→ What you need to do: Print again only this span: the line with "Recreate this object", the line with "the load end.", and all lines between them, exactly as given.

[Items from a dataset]
━━━━━━━━

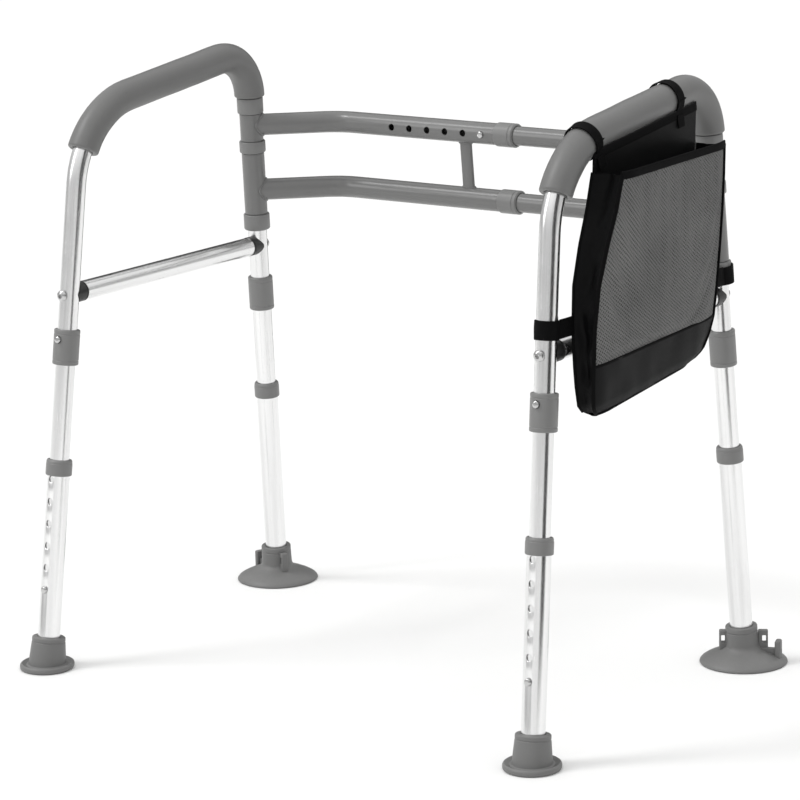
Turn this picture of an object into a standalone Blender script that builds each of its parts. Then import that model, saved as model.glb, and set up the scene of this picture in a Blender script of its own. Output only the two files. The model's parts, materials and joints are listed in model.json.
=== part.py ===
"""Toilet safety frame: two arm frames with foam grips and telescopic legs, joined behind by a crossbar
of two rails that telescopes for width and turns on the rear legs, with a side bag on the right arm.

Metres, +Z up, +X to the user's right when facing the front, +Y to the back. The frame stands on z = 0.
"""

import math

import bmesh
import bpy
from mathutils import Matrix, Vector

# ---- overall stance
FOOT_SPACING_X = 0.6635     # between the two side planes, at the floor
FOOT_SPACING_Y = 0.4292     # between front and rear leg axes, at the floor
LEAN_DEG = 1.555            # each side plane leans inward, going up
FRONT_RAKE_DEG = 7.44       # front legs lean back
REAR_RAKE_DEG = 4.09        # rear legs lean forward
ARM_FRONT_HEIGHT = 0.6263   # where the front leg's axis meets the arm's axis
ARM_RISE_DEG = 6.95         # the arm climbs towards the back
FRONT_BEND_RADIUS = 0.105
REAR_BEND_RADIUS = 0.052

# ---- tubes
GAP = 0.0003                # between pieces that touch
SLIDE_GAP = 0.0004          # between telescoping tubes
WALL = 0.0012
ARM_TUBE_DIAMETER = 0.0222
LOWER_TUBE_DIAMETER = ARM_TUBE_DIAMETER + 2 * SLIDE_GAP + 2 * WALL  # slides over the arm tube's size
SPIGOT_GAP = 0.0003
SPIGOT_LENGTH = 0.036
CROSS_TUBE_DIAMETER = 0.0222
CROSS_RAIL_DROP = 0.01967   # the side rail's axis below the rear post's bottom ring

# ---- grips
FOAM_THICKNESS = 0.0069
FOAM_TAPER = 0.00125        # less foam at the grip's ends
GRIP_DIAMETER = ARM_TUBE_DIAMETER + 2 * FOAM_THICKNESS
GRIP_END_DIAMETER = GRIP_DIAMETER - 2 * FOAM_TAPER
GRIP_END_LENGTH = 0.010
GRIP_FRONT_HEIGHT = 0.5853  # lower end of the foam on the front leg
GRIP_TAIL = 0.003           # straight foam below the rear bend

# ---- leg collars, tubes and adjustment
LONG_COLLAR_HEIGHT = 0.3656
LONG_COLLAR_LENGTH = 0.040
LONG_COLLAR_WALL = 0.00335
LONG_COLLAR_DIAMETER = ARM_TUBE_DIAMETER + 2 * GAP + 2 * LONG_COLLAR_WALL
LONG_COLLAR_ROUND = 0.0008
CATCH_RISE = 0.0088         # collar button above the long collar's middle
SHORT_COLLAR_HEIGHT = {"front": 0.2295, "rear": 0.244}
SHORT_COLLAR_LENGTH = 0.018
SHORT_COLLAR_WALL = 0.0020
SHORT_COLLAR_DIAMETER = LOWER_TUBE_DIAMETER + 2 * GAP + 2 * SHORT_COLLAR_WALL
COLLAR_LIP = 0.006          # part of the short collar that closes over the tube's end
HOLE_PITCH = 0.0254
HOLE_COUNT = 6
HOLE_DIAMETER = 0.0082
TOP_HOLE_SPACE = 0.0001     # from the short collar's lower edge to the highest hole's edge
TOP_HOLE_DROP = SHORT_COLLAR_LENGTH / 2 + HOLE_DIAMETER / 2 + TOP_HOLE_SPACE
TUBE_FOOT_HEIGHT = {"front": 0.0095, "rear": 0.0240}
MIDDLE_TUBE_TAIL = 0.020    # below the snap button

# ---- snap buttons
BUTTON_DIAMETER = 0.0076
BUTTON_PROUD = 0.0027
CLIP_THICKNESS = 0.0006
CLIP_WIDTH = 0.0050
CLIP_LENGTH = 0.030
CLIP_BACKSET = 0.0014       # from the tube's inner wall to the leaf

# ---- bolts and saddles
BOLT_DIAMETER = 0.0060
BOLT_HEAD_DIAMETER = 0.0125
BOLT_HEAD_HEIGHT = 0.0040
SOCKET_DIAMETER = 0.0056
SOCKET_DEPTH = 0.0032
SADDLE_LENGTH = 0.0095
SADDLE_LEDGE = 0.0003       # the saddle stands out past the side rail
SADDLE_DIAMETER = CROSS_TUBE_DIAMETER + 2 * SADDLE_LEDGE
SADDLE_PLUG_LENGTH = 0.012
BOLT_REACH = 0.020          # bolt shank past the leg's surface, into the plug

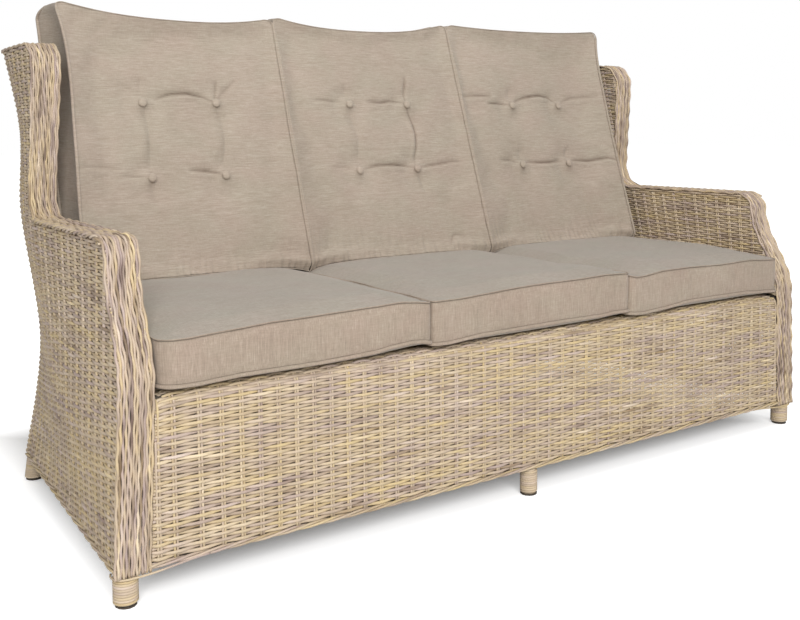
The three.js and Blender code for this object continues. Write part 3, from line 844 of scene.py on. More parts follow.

━━━━━━━━

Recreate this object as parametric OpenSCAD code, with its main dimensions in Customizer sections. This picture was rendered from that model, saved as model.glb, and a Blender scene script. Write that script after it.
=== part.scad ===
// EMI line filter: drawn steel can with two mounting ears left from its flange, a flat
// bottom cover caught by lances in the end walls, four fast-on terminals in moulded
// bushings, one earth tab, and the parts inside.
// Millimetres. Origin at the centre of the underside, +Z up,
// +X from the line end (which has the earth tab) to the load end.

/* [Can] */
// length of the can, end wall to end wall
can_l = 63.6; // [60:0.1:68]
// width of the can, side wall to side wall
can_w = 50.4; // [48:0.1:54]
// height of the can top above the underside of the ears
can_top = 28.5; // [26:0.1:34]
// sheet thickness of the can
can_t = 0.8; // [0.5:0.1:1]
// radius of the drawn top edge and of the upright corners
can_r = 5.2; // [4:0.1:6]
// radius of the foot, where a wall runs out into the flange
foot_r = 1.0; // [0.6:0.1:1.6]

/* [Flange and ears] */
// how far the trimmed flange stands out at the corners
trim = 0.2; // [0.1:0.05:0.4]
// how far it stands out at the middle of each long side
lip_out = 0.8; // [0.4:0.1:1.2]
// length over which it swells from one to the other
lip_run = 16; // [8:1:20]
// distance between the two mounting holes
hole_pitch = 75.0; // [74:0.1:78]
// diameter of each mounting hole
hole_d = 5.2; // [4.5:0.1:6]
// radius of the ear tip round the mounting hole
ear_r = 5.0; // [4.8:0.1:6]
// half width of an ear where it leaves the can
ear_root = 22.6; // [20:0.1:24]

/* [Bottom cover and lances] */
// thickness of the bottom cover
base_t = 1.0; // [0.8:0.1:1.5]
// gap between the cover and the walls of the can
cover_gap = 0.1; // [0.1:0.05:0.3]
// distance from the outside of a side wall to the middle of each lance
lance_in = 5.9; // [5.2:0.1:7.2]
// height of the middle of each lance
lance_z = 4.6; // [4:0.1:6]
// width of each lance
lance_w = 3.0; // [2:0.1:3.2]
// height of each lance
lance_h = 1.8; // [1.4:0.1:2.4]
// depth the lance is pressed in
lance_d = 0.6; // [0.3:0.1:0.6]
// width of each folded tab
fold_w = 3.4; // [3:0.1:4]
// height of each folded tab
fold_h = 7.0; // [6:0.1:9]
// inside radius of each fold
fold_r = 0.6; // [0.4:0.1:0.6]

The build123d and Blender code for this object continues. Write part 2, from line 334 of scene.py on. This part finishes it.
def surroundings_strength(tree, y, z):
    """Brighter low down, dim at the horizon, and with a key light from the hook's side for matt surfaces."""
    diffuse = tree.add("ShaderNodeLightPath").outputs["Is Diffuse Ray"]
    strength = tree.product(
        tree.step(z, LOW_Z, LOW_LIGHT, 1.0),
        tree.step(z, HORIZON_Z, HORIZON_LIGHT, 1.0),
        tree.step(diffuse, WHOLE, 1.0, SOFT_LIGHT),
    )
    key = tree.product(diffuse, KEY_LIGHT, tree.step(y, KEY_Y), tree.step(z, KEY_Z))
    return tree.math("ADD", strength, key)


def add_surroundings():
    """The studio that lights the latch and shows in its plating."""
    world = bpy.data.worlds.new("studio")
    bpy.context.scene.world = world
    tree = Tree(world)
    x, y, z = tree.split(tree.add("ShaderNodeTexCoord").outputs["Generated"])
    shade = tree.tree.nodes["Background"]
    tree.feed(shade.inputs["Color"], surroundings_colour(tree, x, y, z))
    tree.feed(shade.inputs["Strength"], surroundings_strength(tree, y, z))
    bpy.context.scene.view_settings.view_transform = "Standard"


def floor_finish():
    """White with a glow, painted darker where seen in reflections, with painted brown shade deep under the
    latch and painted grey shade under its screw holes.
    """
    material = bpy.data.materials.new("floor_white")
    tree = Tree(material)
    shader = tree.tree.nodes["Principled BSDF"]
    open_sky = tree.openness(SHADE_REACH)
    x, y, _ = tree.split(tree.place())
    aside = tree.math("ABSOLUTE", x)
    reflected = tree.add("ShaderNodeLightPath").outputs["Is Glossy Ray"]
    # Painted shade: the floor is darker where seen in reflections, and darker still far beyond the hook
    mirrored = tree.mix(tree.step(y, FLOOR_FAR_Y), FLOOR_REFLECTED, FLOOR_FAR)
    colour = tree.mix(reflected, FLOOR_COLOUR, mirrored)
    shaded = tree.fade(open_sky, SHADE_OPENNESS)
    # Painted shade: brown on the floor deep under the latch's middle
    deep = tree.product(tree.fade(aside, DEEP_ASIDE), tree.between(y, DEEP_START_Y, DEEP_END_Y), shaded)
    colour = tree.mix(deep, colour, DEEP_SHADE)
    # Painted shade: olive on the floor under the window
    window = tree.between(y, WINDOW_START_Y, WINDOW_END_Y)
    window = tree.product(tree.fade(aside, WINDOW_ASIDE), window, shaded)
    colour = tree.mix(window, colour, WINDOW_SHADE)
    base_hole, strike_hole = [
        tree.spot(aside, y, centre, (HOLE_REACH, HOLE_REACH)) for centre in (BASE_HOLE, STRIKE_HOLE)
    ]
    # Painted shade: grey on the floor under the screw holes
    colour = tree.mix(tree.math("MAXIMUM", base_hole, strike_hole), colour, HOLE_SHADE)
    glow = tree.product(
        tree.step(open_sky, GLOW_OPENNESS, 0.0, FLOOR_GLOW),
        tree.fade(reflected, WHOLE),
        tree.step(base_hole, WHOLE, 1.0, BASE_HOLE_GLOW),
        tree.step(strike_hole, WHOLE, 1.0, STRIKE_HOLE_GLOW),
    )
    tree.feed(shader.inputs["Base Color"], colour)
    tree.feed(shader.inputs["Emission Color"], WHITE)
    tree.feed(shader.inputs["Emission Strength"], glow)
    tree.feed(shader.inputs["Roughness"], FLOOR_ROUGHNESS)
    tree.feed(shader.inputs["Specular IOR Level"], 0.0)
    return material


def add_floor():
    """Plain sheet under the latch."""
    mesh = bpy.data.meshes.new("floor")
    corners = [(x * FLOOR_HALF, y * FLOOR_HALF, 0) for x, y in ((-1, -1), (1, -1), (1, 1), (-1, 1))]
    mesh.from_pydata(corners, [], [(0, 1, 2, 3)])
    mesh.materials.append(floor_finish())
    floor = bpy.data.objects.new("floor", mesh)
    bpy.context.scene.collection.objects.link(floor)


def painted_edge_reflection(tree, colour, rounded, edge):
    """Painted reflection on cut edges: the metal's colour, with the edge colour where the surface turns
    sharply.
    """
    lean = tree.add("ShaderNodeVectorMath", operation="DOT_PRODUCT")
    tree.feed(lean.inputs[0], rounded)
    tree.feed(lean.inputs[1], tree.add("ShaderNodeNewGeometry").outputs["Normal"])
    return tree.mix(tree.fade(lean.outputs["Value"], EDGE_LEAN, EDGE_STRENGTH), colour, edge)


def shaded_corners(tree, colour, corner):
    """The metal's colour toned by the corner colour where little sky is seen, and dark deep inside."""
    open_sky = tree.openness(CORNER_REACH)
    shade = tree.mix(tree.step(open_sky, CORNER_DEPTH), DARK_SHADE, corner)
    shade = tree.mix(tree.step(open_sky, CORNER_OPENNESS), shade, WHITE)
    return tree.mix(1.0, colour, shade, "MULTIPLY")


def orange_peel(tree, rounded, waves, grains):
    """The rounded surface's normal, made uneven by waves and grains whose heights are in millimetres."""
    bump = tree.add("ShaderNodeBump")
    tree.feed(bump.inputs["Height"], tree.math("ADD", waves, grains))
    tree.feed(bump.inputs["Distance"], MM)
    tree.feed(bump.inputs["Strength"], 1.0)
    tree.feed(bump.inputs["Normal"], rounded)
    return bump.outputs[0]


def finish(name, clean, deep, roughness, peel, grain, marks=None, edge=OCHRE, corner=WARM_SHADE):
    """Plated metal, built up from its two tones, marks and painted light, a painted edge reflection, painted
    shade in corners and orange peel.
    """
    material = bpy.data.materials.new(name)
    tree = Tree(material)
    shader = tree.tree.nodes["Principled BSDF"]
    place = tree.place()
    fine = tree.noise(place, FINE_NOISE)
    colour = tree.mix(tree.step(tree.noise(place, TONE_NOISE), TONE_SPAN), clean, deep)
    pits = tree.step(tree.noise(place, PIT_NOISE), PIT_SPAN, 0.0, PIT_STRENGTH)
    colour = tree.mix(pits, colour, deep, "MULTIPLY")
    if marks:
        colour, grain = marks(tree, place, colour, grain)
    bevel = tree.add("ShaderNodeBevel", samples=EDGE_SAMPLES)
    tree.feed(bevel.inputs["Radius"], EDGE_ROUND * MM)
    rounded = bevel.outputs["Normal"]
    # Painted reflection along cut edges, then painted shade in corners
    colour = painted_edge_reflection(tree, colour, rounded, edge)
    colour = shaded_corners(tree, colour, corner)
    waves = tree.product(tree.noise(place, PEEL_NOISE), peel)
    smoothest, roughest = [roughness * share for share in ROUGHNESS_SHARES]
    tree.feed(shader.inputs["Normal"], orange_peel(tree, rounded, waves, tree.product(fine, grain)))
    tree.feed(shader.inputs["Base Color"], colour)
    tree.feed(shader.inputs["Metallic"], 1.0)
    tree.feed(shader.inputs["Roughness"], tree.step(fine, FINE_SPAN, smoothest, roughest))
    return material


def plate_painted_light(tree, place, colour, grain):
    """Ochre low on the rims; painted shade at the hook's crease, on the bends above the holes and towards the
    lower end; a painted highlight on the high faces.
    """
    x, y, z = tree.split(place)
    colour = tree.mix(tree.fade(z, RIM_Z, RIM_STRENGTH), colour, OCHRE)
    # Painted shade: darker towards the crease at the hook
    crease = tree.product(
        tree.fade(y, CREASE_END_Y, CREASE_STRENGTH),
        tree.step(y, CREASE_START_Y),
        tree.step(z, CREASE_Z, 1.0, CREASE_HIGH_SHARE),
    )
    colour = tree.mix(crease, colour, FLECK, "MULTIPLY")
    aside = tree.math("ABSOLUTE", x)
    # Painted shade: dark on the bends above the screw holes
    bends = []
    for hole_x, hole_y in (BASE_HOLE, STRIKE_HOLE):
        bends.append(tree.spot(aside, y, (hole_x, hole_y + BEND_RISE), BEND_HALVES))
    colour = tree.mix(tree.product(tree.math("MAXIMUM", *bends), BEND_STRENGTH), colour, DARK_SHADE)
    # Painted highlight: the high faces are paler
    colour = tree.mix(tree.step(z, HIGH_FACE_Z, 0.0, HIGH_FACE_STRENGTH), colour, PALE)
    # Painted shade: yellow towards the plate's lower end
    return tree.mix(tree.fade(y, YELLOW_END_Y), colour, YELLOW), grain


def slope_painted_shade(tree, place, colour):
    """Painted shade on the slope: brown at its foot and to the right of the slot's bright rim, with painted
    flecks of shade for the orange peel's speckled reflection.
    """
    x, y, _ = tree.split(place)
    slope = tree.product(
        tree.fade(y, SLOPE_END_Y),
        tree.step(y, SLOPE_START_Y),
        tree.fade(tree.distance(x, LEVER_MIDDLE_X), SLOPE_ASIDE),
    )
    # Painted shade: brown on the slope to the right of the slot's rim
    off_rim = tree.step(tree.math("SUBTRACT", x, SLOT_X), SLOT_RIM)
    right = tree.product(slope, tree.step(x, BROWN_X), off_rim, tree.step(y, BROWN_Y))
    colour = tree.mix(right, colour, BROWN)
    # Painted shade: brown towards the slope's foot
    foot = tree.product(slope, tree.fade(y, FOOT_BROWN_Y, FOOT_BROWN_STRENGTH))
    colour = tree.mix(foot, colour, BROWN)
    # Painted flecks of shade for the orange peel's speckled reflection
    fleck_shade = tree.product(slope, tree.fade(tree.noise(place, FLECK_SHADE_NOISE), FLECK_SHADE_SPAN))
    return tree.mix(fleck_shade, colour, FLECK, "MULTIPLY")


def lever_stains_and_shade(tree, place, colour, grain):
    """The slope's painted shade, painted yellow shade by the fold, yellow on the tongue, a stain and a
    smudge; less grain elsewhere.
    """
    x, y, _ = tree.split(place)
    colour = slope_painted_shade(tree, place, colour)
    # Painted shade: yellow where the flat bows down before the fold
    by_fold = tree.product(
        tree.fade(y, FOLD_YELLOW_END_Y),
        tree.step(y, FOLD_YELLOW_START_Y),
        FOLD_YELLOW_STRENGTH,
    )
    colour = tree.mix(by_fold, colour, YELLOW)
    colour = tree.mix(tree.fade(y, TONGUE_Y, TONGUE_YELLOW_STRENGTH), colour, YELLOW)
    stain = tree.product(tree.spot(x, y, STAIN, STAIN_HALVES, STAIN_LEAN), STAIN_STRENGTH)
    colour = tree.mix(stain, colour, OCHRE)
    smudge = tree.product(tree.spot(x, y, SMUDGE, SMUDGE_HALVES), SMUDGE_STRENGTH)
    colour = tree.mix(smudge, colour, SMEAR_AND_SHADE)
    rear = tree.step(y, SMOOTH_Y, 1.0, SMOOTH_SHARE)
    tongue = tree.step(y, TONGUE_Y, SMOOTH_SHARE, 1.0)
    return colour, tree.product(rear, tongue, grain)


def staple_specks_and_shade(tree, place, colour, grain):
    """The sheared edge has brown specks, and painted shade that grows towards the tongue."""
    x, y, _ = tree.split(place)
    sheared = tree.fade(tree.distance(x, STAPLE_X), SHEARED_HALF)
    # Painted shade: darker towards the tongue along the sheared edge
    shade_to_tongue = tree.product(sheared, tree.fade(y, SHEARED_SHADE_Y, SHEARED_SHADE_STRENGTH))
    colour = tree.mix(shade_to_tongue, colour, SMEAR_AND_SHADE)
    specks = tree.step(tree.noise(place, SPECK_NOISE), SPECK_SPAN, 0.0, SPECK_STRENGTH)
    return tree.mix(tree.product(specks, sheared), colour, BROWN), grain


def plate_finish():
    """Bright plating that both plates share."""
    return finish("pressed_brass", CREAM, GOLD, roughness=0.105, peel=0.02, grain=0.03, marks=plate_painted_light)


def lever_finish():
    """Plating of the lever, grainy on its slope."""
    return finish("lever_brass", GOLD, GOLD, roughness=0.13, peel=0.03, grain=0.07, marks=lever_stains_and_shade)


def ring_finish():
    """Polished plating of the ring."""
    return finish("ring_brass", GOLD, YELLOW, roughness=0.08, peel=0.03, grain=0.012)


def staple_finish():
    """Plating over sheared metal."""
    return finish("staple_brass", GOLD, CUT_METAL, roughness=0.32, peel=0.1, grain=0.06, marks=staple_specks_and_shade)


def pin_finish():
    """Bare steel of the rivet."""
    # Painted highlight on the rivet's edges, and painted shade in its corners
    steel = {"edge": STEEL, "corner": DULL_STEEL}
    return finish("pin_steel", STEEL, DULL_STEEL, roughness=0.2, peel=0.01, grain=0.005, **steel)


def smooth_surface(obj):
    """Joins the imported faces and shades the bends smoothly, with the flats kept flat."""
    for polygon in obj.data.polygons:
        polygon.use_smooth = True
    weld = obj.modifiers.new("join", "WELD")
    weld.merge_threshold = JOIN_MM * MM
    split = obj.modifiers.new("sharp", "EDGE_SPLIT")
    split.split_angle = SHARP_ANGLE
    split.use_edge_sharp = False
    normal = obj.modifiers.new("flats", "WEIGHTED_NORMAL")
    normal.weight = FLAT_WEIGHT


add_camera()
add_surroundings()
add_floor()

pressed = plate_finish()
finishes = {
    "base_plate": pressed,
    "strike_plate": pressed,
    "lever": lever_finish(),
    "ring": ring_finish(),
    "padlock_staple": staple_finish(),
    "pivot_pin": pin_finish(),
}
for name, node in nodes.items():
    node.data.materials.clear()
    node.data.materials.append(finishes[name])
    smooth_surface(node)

━━━━━━━━

→ Correct output:
Recreate this object as parametric OpenSCAD code, with its main dimensions in Customizer sections. This picture was rendered from that model, saved as model.glb, and a Blender scene script. Write that script after it.
=== part.scad ===
// EMI line filter: drawn steel can with two mounting ears left from its flange, a flat
// bottom cover caught by lances in the end walls, four fast-on terminals in moulded
// bushings, one earth tab, and the parts inside.
// Millimetres. Origin at the centre of the underside, +Z up,
// +X from the line end (which has the earth tab) to the load end.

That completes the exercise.